There is a surprising role played by the so-called 'Kammees' -- the lower castes -- in these vaars. On the face of it, vaars are epic tales of the feudal chiefs and heroes. But in all the battles these Kammees appear by name as warrior heroes: For instance, Mammo Mochi (Mammo the cobbler -- Page 17), Gahna Maachi (Gahna the fisherman/tandoor-keeper -- Page 157), Khakhrana Mochi (Khakrana the cobbler -- Page 160) and Masti Maachi (potter) in another episode (Page 168).
It is likely that there are other, lower-caste characters whose caste did not form part of their name. When one reads the first Kammee name, it takes you by surprise. Mir Chughatta went on to sing the praises of his bravery. No doubt the Kammees are used as petty criminal hands by the feudals today as well, but the characters in these vaars are a different variety.

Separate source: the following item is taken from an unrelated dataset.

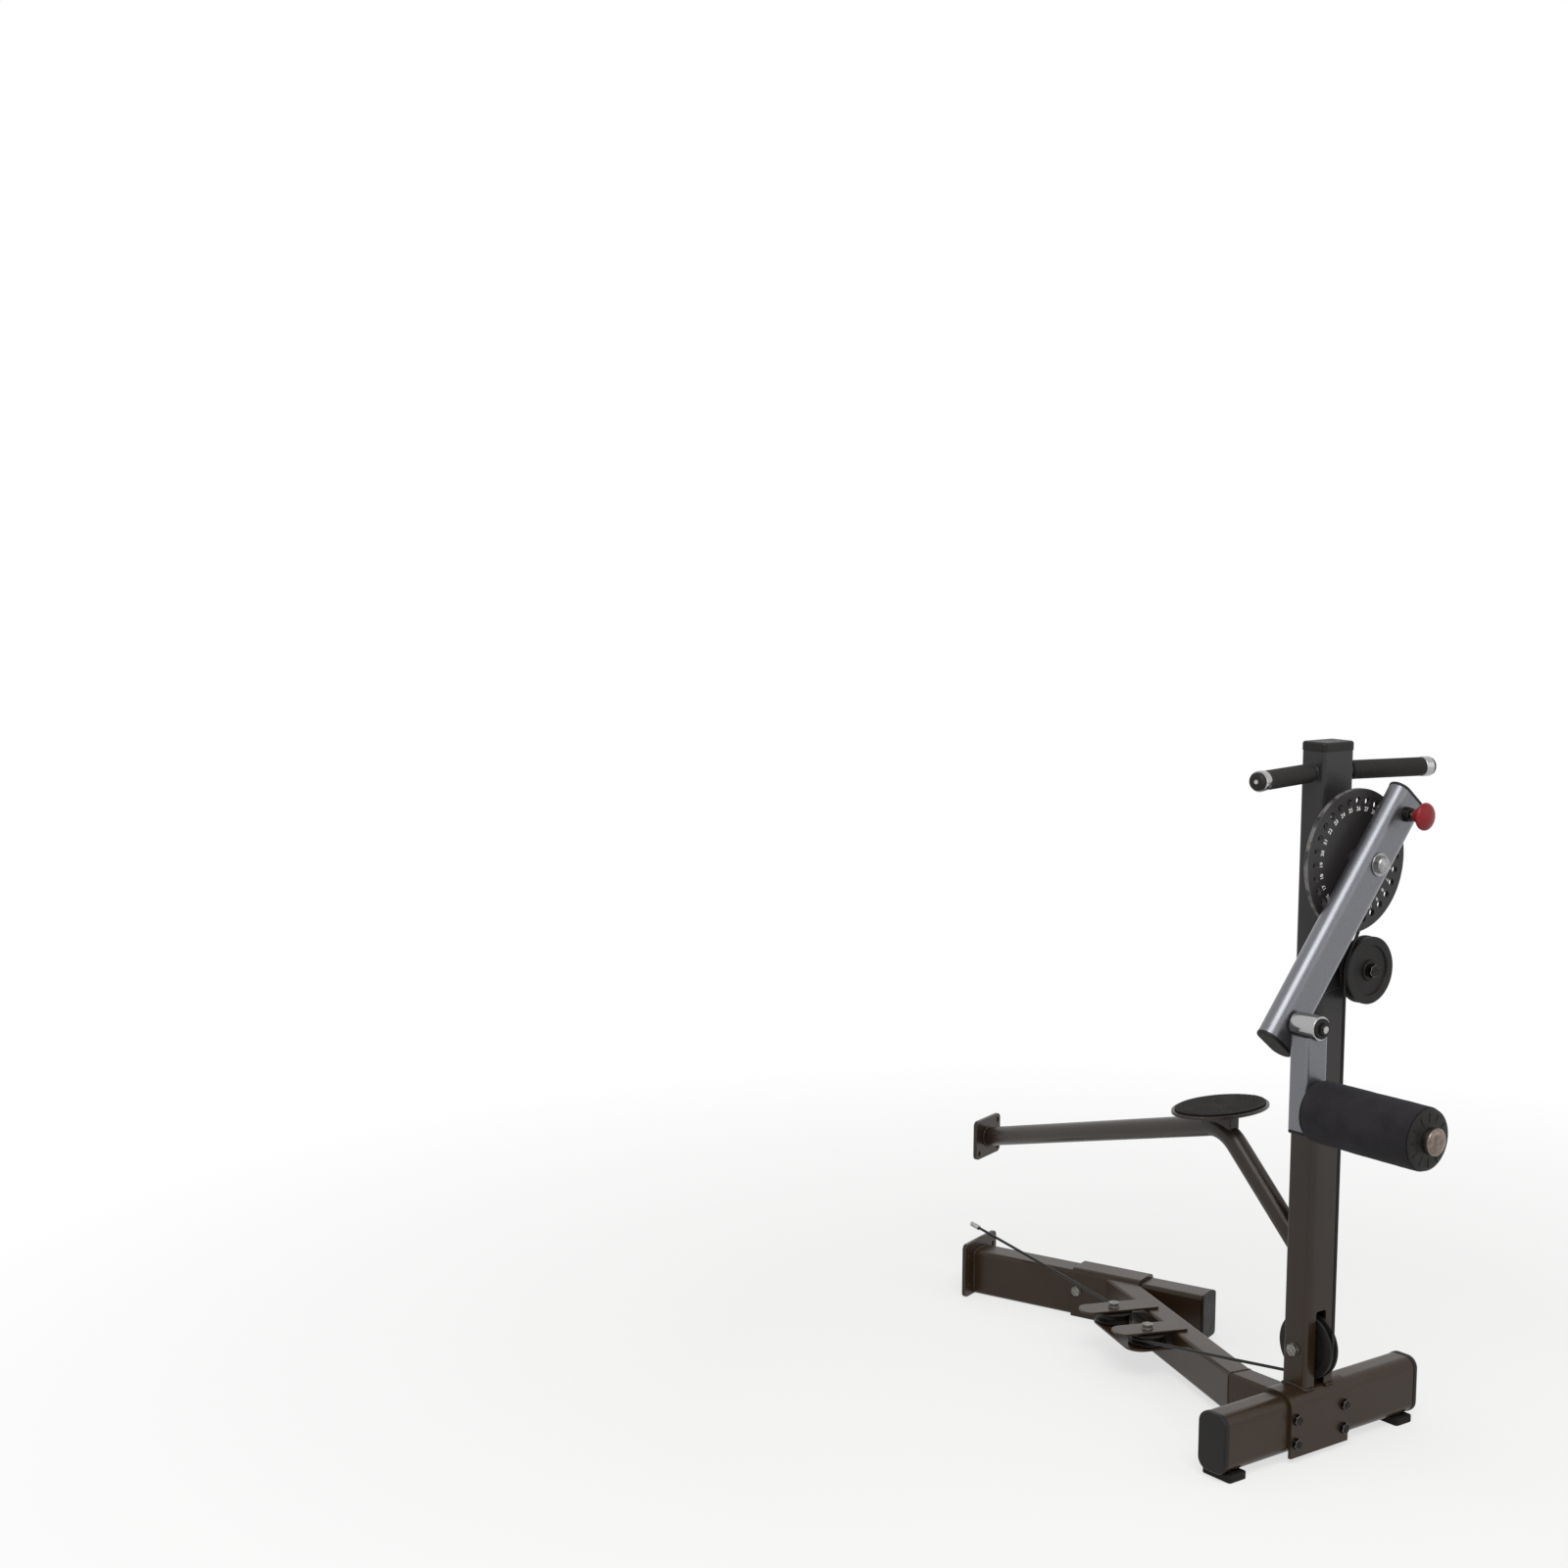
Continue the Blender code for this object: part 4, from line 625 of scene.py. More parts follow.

The British went on to brand some of these pastorals as criminal tribes.
Ignorance can be native as well as imperial! But read the narrative again and other than the name of the father of the character there is no mention of bravery by caste, e.g. a Brave Bhatti Rajput, Jat or Awan. Most are Jat tribes in these vaars but some claim to be Rajputs at the same time. The participation of the lower castes is not incidental. The pastoral Punjab was definitely classless and casteless in essence. It was only the royal connection and the settled agricultural village that brought the caste system in.
The study of caste system in the history of Punjab would be a complex exercise. It is not for nothing that this region of Punjab in Rig Ved is mentioned as ìpeople who believed in nothingî; not in the Aryan god of Varn (Colour/Caste)! Read these vaars even if it takes an effort. They are a priceless gift! Both Dr. Saeed Khawar Bhutta and the Institute of Punjabi Language, Art and Culture deserve laurels for this effort.